Bei der Prävention von Gewalttaten rückte zuletzt das Messer als Tatwaffe stark in den Fokus. In 59 Prozent der versuchten und vollendeten Tötungsdelikte, die eine beim Bundeskriminalamt (BK) etablierte Expertengruppe untersucht hat, war eine Stichwaffe das Tatmittel. Die "ständige Verfügbarkeit einer Stichwaffe im öffentlichen Raum" werde thematisiert werden müssen, sagte BK-Direktor Franz Lang.

"Im österreichischen Waffenrecht sind Messer nur bedingt erfasst", erläuterte Lang. "Diesen Komplex müssen wir uns anschauen." Wiewohl bei vielen Frauenmorden - sogenannte Beziehungstaten, die häufig im Wohnbereich verübt werden - zu einem großen Teil Küchenmesser zur Tatwaffe werden, sind bei Taten außerhalb oft Klapp-, Hieb- und Stichmesser im Einsatz.

Man könnte sich "Gedanken machen über das Waffengesetz" und die Definition verbotener Stichwaffen "verschärfen", regte der BK-Chef an. Keine Waffe im Sinne des Gesetze sei etwa das Einhandmesser mit sechs Zentimeter langer Klinge und einhändig schnell zu öffnen, wodurch ein Angreifer die zweite Hand frei habe, um das Opfer zu packen. Generell dokumentiere die Kriminalstatistik bezüglich des Tatmittels Stichwaffe von 2014 bis 2018 bei vollendeten Mordfällen eine zweieinhalbfache und bei versuchten Morden eine dreifache Steigerung, erläuterte Lang.

Die Screening-Gruppe aus Polizisten, Kriminalpsychologen und Experten des Instituts für Strafrecht und Kriminologie der Universität Wien hat auch die Herkunft von Tatverdächtigen und Opfern dokumentiert. Rund die Hälfte der Morde ist "von Fremden" begangen worden, daher sollen deren "Communities" in die Präventionsarbeit einbezogen werden. "Peers" (Gleichaltrige bzw. sozial Gleichgestellte; Anm.) mit dem gleichen Hintergrund sollen "bei Tätern mit Migrationshintergrund die Täterarbeit bei der Gefährderansprache unterstützen".

"Man muss spezifisch arbeiten"

"Dass allgemeine Prävention für alle gültig ist, das gibt es nicht mehr. Man muss spezifisch arbeiten", betonte Lang. Bei den als Täter ermittelten "Fremden" handelte es sich laut dem Bericht um Menschen ohne Aufenthaltsstatus (16 Prozent), EU-Bürger (13 Prozent), Asylwerber (neun Prozent) und Asylberechtigte bzw. subsidiär Schutzberechtigte (fünf Prozent). Dem BK-Chef war es zudem ein Anliegen, das Vorurteil auszuräumen, wonach tendenziell "fremdländische Täter inländische Opfer finden - das ist kaum der Fall".

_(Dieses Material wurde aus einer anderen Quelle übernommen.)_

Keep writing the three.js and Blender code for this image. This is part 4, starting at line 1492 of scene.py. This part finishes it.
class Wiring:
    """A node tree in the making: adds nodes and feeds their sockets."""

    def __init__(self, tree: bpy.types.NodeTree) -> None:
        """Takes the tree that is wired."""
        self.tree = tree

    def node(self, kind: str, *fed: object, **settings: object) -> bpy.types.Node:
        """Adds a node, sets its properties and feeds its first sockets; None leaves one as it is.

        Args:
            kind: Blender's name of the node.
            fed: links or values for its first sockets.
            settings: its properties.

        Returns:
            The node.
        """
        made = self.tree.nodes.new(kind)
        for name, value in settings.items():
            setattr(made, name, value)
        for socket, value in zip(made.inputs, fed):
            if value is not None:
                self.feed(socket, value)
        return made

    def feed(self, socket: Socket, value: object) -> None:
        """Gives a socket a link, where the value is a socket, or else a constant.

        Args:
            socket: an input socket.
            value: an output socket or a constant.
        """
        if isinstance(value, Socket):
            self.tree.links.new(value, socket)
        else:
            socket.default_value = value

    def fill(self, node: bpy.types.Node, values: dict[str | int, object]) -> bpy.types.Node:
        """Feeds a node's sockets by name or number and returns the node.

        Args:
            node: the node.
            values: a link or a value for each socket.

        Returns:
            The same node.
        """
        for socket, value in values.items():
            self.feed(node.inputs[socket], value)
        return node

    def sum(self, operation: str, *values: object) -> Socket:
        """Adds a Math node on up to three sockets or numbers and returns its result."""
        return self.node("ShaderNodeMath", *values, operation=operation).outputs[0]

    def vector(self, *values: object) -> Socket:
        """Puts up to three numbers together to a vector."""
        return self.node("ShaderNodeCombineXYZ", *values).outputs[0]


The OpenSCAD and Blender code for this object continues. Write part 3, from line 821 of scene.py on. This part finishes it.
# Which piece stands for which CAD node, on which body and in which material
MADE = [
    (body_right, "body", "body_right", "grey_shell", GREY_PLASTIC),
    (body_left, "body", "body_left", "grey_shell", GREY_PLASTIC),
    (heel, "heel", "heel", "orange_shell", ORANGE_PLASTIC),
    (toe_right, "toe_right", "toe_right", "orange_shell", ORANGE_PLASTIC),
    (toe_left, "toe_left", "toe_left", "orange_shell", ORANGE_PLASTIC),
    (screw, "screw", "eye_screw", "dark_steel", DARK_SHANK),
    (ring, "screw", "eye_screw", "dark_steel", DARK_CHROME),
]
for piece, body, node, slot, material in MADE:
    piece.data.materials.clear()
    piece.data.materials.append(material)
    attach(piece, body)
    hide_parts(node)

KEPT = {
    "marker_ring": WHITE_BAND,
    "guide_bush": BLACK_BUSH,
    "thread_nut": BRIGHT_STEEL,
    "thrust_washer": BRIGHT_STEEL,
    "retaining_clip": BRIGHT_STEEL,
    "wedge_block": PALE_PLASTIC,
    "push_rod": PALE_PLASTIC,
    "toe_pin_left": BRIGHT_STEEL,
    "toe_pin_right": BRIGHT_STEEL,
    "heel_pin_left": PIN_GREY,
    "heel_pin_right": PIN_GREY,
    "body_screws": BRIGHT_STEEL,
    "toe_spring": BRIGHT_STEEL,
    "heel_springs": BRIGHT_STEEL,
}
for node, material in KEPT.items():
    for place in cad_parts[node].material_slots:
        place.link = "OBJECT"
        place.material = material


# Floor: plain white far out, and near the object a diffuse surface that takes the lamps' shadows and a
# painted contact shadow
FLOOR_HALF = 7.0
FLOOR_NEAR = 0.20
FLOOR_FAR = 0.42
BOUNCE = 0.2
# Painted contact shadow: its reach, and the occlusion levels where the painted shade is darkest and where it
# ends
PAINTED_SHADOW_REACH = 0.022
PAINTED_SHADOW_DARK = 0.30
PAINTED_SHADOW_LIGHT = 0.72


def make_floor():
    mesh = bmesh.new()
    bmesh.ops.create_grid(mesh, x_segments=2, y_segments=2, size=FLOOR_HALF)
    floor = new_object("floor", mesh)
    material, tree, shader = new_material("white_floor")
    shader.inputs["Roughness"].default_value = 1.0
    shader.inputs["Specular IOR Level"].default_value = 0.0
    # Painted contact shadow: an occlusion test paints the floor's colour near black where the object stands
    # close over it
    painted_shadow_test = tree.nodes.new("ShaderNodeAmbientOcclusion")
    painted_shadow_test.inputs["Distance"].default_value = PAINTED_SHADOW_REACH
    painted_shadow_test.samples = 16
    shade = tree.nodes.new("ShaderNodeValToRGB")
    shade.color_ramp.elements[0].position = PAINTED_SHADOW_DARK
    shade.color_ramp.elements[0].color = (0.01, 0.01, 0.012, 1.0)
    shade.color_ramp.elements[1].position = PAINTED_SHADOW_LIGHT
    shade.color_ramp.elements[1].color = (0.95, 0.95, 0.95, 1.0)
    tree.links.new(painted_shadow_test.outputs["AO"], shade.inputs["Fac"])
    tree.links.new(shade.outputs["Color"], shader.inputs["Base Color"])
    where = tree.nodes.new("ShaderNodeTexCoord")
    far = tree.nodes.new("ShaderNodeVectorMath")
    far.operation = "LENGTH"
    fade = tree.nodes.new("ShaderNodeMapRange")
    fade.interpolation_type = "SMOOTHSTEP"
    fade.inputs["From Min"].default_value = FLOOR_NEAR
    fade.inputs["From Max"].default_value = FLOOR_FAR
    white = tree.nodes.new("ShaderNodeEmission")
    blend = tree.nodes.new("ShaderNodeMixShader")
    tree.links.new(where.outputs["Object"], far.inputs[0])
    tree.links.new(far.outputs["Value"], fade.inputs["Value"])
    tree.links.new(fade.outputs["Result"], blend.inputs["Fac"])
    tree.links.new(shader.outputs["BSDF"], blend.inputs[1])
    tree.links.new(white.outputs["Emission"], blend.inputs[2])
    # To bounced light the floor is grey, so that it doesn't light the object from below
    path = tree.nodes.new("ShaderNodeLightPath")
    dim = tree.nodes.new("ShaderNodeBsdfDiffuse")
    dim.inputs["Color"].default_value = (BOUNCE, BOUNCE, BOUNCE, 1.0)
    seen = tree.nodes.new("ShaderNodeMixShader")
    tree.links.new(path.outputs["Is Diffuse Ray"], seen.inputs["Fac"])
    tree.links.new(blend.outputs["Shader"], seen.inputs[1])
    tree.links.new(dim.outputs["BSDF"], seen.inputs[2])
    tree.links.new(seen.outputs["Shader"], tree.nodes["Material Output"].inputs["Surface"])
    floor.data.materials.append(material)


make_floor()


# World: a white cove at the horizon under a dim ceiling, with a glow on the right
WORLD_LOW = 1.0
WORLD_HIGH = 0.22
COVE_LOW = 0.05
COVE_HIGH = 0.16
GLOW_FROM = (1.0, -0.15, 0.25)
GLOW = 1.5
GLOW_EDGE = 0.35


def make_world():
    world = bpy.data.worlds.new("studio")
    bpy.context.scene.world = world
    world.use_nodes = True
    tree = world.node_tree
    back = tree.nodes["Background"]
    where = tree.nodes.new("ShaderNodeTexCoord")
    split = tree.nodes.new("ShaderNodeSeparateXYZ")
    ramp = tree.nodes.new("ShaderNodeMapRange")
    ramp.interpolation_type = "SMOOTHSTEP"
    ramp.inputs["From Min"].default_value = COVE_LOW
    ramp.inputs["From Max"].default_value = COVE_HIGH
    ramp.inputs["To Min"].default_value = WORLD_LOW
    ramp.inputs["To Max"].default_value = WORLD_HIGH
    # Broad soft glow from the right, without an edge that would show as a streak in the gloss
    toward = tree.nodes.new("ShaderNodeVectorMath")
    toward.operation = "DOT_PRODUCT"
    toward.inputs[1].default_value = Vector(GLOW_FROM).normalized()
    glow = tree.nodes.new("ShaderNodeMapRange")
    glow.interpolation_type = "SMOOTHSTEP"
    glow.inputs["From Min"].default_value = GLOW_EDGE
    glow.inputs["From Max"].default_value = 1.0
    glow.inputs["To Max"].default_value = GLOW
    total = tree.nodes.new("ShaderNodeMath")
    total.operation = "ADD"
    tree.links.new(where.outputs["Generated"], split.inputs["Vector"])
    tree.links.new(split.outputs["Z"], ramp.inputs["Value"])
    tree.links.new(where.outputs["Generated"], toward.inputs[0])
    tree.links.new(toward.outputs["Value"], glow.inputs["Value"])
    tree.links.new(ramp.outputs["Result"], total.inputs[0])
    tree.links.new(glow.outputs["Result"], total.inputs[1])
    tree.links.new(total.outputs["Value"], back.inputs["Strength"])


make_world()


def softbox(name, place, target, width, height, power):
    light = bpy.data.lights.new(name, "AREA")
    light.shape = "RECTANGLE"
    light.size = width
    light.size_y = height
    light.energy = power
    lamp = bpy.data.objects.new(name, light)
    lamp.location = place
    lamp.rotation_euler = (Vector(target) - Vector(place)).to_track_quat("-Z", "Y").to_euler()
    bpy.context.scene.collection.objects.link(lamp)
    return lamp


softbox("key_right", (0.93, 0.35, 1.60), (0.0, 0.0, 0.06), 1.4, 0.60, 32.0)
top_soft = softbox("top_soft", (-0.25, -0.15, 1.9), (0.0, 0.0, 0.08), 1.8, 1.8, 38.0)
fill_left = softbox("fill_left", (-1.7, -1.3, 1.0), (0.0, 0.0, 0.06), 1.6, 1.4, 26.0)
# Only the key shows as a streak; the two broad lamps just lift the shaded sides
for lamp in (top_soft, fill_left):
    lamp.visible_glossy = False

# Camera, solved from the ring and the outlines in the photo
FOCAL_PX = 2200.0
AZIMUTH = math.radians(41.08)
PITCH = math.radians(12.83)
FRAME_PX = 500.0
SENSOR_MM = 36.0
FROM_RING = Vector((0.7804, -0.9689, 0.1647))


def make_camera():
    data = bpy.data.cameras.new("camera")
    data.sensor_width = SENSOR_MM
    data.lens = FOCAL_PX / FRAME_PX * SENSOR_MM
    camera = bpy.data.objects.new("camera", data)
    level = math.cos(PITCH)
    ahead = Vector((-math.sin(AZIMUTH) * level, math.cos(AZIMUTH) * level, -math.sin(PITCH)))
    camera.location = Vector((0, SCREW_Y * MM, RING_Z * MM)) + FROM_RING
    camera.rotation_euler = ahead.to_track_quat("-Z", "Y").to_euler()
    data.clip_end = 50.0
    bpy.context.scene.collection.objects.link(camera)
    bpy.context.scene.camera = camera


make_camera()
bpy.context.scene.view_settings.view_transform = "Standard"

Wichtig für die Prävention sei hingegen: "Viele der Täter haben schon eine kriminalhistorische Geschichte." Hier, und bei der Vernetzung der Behörden, könne man ansetzen. "Über (Risikofaktoren wie; Anm.) Arbeitslosigkeit wissen die Familie, die Nachbarn und das AMS Bescheid, aber nicht die Polizei, beim Sorgerecht ist man in der Zivilgerichtsbarkeit", nannte Lang als Beispiele.

Eine bessere Zusammenarbeit der Behörden sollen eine Ausweitung der Leserechte im PAD (Polizeiprogramm zum Protokollieren von Anzeigen und Berichten) und eine Adaptierung der Gewaltschutzdatei im Hinblick auf die Risikoeinschätzung von Tätern bringen. Zudem wurde eine Evaluierungsstelle für Tötungsdelikte ins Spiel gebracht. Unter der Prämisse "Täterarbeit ist Opferschutz" wird für eine Ausweitung der sogenannten Gefährderansprachen votiert sowie für verpflichtende Anti-Aggressionstrainings nach Betretungsverboten.